** Start **

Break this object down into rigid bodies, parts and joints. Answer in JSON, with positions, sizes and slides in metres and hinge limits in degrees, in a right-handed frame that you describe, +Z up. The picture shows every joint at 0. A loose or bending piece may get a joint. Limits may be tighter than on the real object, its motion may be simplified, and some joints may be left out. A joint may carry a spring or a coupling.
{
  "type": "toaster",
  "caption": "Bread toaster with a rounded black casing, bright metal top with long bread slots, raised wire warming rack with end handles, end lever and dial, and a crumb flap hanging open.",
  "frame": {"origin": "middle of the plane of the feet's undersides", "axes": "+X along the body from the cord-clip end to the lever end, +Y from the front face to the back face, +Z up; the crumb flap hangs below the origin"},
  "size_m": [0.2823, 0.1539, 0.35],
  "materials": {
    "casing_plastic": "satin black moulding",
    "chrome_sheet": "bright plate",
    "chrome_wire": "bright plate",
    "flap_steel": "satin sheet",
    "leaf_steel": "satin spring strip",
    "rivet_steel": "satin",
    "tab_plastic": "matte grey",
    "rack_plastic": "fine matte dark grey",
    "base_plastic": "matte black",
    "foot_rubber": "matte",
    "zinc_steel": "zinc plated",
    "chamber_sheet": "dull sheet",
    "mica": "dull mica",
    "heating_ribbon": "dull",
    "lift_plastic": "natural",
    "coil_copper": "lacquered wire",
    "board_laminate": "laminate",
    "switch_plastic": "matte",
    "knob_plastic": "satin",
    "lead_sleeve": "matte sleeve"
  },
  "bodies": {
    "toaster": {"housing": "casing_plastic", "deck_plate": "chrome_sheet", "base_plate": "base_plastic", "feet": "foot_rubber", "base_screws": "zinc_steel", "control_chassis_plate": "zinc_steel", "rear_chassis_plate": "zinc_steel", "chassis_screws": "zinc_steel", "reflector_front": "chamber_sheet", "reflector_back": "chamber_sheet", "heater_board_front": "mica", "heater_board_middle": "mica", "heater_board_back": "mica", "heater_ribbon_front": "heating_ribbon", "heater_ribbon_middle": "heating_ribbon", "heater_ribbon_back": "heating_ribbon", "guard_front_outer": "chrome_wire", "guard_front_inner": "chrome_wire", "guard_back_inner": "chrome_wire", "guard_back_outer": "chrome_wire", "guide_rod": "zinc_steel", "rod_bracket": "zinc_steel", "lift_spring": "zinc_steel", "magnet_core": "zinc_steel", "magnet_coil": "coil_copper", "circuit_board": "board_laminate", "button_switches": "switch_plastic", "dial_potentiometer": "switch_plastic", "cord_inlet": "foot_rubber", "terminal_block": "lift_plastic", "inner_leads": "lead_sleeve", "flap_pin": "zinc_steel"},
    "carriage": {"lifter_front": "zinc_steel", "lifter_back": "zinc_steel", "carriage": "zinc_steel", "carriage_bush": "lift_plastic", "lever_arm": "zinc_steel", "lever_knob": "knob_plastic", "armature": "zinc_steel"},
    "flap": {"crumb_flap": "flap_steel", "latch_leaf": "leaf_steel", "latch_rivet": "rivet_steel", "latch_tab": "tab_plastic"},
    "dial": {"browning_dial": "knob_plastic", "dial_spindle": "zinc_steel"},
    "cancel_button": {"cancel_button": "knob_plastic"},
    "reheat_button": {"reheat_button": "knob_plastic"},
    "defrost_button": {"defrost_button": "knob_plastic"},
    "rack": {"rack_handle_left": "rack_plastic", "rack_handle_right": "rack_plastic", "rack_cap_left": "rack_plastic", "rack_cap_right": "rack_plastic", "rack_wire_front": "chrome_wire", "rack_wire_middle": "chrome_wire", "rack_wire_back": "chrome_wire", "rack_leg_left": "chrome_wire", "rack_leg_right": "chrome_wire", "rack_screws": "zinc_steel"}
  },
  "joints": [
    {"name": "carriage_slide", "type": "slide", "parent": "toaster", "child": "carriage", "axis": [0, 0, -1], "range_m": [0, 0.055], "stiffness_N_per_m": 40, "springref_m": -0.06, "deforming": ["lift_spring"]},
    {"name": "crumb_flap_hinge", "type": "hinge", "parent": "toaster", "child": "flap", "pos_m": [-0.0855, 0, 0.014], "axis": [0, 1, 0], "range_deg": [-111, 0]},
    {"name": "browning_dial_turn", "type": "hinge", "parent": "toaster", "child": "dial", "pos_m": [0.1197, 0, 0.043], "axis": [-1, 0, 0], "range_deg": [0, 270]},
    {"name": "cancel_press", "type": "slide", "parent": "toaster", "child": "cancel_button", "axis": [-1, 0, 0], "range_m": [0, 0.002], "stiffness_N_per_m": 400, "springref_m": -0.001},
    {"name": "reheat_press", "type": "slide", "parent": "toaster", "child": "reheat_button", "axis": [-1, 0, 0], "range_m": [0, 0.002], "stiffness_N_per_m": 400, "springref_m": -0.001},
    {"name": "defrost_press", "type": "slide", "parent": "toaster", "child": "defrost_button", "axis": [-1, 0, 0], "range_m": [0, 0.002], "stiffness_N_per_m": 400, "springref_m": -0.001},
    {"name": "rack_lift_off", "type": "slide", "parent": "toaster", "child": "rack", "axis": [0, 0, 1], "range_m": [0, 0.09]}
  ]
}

** End **

#### [Aim of the task]
All lines above with "hinge" in them should be returned.

#### [Written answer]
Break this object down into rigid bodies, parts and joints. Answer in JSON, with positions, sizes and slides in metres and hinge limits in degrees, in a right-handed frame that you describe, +Z up. The picture shows every joint at 0. A loose or bending piece may get a joint. Limits may be tighter than on the real object, its motion may be simplified, and some joints may be left out. A joint may carry a spring or a coupling.
    {"name": "crumb_flap_hinge", "type": "hinge", "parent": "toaster", "child": "flap", "pos_m": [-0.0855, 0, 0.014], "axis": [0, 1, 0], "range_deg": [-111, 0]},
    {"name": "browning_dial_turn", "type": "hinge", "parent": "toaster", "child": "dial", "pos_m": [0.1197, 0, 0.043], "axis": [-1, 0, 0], "range_deg": [0, 270]},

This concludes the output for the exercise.